Habacuc, en Replicante
La ya mítica revista Replicante, en su más reciente número de septiembre dedicado a discutir el futuro de internet, publica Habacuc, un cuento de mi autoría. Hermano de mi texto Nueva York y el sureste (publicado en el mismo medio en abril del 2011), espero con ellos armar un tomo de cuentos semi autobiográficos. Mientras tanto, os dejo un fragmento que espero disfruten. Se vale replicar.
Bajé azotando la puerta de la Cheyenne porque eso es lo que más odiaba Padre, después de intentar que encendiera ahogando el carburador de gasolina cruda.

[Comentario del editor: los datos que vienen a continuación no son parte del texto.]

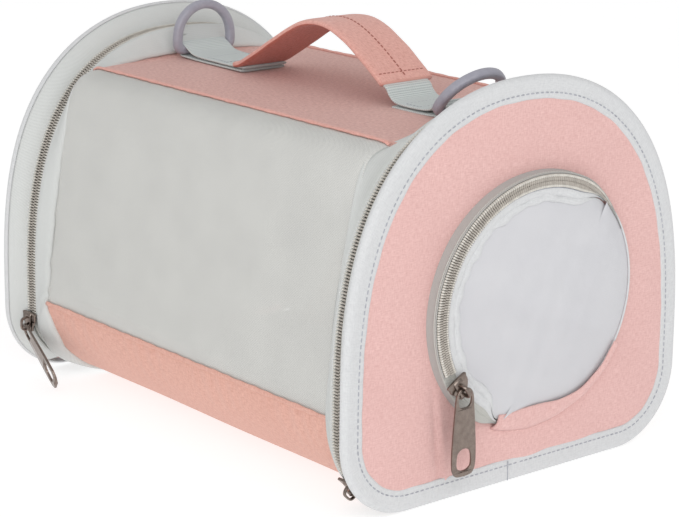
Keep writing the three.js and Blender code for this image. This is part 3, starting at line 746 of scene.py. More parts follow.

¿Madre? Iba de la cocina a la sala, de la sala a la mesa del comedor, de la mesa del comedor, donde fingía hojear una revista de la farándula, a su trabajo sin terminar de corte: pedazos de tela gris y azul celeste pretendían ser una falda plisada. Estaba ahí, para ocupar sus manos, pero regresaba a la cocina, ponía la olla del café, salía al patio de un costado de la casa, para increpar a los perros.
Así Madre, hasta que terminó sentada en la sala, frente al televisor, para ver alguna novela, y allí fue donde la dejé. Aprovechando una surtida tanda de gritos que un personaje le dirigió a otro, más la música estrepitosa con que el director acompañó la escena, aproveché la oportunidad para que Madre no volteara la mirada cuando tomé el juego de llaves que estaban colgadas de un gancho al lado del refrigerador. De otra forma no sé cómo podría justificar el tintineo metálico.
Voy a casa de mi primo José, dije, y ella apenas murmuró no tardes o con cuidado o pórtate bien, o las tres cosas juntas.
Pero en casa de mi primo José no supieron de mí esa tarde, ni siquiera cuando logré que la Cheyenne arrancara, después de “revisar” el motor, como si a mis quince recién cumplidos hubiera aprendido algo de mecánica automotriz.
Durante la infancia Padre me obligaba a embadurnarme las manos de grasa junto a él, cambiando bujías, filtros de gasolina, limpiando de sarro los polos de las baterías, reemplazando los mofles agujereados o aprendiendo a buscar el sitio exacto bajo el chasís donde debía ir el gato, para cambiar alguna llanta ponchada, mientras el niño lo único que quería era estar junto a sus libros y su librero, con las manitas limpias, pasando páginas, admirando las fotografías, ya fueran de volcanes, organismos fósiles o galaxias.